Data extracted from a collection
-*-*-

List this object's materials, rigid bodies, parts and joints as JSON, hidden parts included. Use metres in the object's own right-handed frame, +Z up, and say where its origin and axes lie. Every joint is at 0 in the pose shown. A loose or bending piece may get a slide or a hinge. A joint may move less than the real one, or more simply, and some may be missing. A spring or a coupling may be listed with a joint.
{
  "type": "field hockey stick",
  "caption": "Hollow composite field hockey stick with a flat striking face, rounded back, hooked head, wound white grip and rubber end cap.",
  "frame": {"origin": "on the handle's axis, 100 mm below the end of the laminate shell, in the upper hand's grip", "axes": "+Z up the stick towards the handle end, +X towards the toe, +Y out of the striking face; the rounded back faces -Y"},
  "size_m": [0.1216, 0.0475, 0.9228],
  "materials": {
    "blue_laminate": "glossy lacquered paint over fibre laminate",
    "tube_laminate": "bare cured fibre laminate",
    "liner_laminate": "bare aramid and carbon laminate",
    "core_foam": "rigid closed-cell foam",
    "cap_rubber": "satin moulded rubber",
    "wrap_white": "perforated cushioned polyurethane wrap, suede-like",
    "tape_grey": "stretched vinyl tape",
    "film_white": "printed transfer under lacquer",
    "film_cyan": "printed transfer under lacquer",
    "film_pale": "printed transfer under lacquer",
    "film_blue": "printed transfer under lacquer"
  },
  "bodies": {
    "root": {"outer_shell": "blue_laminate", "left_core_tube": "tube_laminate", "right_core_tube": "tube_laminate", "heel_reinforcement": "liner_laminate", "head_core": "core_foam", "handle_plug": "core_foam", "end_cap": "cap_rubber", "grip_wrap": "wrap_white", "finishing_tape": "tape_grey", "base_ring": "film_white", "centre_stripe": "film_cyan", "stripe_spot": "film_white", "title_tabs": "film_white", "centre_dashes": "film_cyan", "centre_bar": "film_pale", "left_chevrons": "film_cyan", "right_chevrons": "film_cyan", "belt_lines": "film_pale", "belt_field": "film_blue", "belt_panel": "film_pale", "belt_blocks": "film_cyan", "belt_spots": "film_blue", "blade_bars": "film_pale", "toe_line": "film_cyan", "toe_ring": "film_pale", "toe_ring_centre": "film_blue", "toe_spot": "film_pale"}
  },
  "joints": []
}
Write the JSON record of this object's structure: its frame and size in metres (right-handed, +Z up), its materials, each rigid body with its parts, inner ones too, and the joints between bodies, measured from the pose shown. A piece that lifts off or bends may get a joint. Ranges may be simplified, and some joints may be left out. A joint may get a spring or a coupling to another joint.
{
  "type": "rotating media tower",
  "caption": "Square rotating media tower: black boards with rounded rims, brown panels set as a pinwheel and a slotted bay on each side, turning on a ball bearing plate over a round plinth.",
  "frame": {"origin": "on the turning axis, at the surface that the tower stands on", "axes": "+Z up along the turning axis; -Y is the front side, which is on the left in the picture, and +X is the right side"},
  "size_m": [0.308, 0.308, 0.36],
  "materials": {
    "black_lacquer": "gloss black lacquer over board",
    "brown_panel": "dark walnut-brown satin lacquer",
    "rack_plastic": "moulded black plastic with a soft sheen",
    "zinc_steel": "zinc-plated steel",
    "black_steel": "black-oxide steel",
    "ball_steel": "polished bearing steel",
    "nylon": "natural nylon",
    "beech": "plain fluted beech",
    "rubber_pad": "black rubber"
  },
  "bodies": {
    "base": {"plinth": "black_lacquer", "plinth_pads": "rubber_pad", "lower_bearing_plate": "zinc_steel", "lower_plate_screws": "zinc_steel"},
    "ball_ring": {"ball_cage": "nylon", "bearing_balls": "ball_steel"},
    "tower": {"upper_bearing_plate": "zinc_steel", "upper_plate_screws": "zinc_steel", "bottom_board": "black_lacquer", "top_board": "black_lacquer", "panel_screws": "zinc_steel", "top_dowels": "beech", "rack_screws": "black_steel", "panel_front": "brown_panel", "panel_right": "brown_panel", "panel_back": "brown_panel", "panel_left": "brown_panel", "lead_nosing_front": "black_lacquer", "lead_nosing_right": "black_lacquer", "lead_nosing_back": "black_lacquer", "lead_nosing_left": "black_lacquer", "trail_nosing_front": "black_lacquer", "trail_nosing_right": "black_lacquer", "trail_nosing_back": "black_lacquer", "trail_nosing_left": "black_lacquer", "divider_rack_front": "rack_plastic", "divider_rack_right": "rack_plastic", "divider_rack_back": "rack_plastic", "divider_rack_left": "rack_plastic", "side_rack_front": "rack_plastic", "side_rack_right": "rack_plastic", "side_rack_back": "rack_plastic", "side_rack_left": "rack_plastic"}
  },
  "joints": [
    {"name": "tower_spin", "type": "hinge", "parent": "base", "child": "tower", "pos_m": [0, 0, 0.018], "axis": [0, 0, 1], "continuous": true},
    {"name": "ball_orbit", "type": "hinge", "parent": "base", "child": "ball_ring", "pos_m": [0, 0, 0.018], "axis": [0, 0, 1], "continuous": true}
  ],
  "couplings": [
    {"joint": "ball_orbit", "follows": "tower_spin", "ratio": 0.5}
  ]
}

-*-*-

REQUEST —
Each record must be repeated exactly as it is.

WRITTEN RESPONSE —
List this object's materials, rigid bodies, parts and joints as JSON, hidden parts included. Use metres in the object's own right-handed frame, +Z up, and say where its origin and axes lie. Every joint is at 0 in the pose shown. A loose or bending piece may get a slide or a hinge. A joint may move less than the real one, or more simply, and some may be missing. A spring or a coupling may be listed with a joint.
{
  "type": "field hockey stick",
  "caption": "Hollow composite field hockey stick with a flat striking face, rounded back, hooked head, wound white grip and rubber end cap.",
  "frame": {"origin": "on the handle's axis, 100 mm below the end of the laminate shell, in the upper hand's grip", "axes": "+Z up the stick towards the handle end, +X towards the toe, +Y out of the striking face; the rounded back faces -Y"},
  "size_m": [0.1216, 0.0475, 0.9228],
  "materials": {
    "blue_laminate": "glossy lacquered paint over fibre laminate",
    "tube_laminate": "bare cured fibre laminate",
    "liner_laminate": "bare aramid and carbon laminate",
    "core_foam": "rigid closed-cell foam",
    "cap_rubber": "satin moulded rubber",
    "wrap_white": "perforated cushioned polyurethane wrap, suede-like",
    "tape_grey": "stretched vinyl tape",
    "film_white": "printed transfer under lacquer",
    "film_cyan": "printed transfer under lacquer",
    "film_pale": "printed transfer under lacquer",
    "film_blue": "printed transfer under lacquer"
  },
  "bodies": {
    "root": {"outer_shell": "blue_laminate", "left_core_tube": "tube_laminate", "right_core_tube": "tube_laminate", "heel_reinforcement": "liner_laminate", "head_core": "core_foam", "handle_plug": "core_foam", "end_cap": "cap_rubber", "grip_wrap": "wrap_white", "finishing_tape": "tape_grey", "base_ring": "film_white", "centre_stripe": "film_cyan", "stripe_spot": "film_white", "title_tabs": "film_white", "centre_dashes": "film_cyan", "centre_bar": "film_pale", "left_chevrons": "film_cyan", "right_chevrons": "film_cyan", "belt_lines": "film_pale", "belt_field": "film_blue", "belt_panel": "film_pale", "belt_blocks": "film_cyan", "belt_spots": "film_blue", "blade_bars": "film_pale", "toe_line": "film_cyan", "toe_ring": "film_pale", "toe_ring_centre": "film_blue", "toe_spot": "film_pale"}
  },
  "joints": []
}
Write the JSON record of this object's structure: its frame and size in metres (right-handed, +Z up), its materials, each rigid body with its parts, inner ones too, and the joints between bodies, measured from the pose shown. A piece that lifts off or bends may get a joint. Ranges may be simplified, and some joints may be left out. A joint may get a spring or a coupling to another joint.
{
  "type": "rotating media tower",
  "caption": "Square rotating media tower: black boards with rounded rims, brown panels set as a pinwheel and a slotted bay on each side, turning on a ball bearing plate over a round plinth.",
  "frame": {"origin": "on the turning axis, at the surface that the tower stands on", "axes": "+Z up along the turning axis; -Y is the front side, which is on the left in the picture, and +X is the right side"},
  "size_m": [0.308, 0.308, 0.36],
  "materials": {
    "black_lacquer": "gloss black lacquer over board",
    "brown_panel": "dark walnut-brown satin lacquer",
    "rack_plastic": "moulded black plastic with a soft sheen",
    "zinc_steel": "zinc-plated steel",
    "black_steel": "black-oxide steel",
    "ball_steel": "polished bearing steel",
    "nylon": "natural nylon",
    "beech": "plain fluted beech",
    "rubber_pad": "black rubber"
  },
  "bodies": {
    "base": {"plinth": "black_lacquer", "plinth_pads": "rubber_pad", "lower_bearing_plate": "zinc_steel", "lower_plate_screws": "zinc_steel"},
    "ball_ring": {"ball_cage": "nylon", "bearing_balls": "ball_steel"},
    "tower": {"upper_bearing_plate": "zinc_steel", "upper_plate_screws": "zinc_steel", "bottom_board": "black_lacquer", "top_board": "black_lacquer", "panel_screws": "zinc_steel", "top_dowels": "beech", "rack_screws": "black_steel", "panel_front": "brown_panel", "panel_right": "brown_panel", "panel_back": "brown_panel", "panel_left": "brown_panel", "lead_nosing_front": "black_lacquer", "lead_nosing_right": "black_lacquer", "lead_nosing_back": "black_lacquer", "lead_nosing_left": "black_lacquer", "trail_nosing_front": "black_lacquer", "trail_nosing_right": "black_lacquer", "trail_nosing_back": "black_lacquer", "trail_nosing_left": "black_lacquer", "divider_rack_front": "rack_plastic", "divider_rack_right": "rack_plastic", "divider_rack_back": "rack_plastic", "divider_rack_left": "rack_plastic", "side_rack_front": "rack_plastic", "side_rack_right": "rack_plastic", "side_rack_back": "rack_plastic", "side_rack_left": "rack_plastic"}
  },
  "joints": [
    {"name": "tower_spin", "type": "hinge", "parent": "base", "child": "tower", "pos_m": [0, 0, 0.018], "axis": [0, 0, 1], "continuous": true},
    {"name": "ball_orbit", "type": "hinge", "parent": "base", "child": "ball_ring", "pos_m": [0, 0, 0.018], "axis": [0, 0, 1], "continuous": true}
  ],
  "couplings": [
    {"joint": "ball_orbit", "follows": "tower_spin", "ratio": 0.5}
  ]
}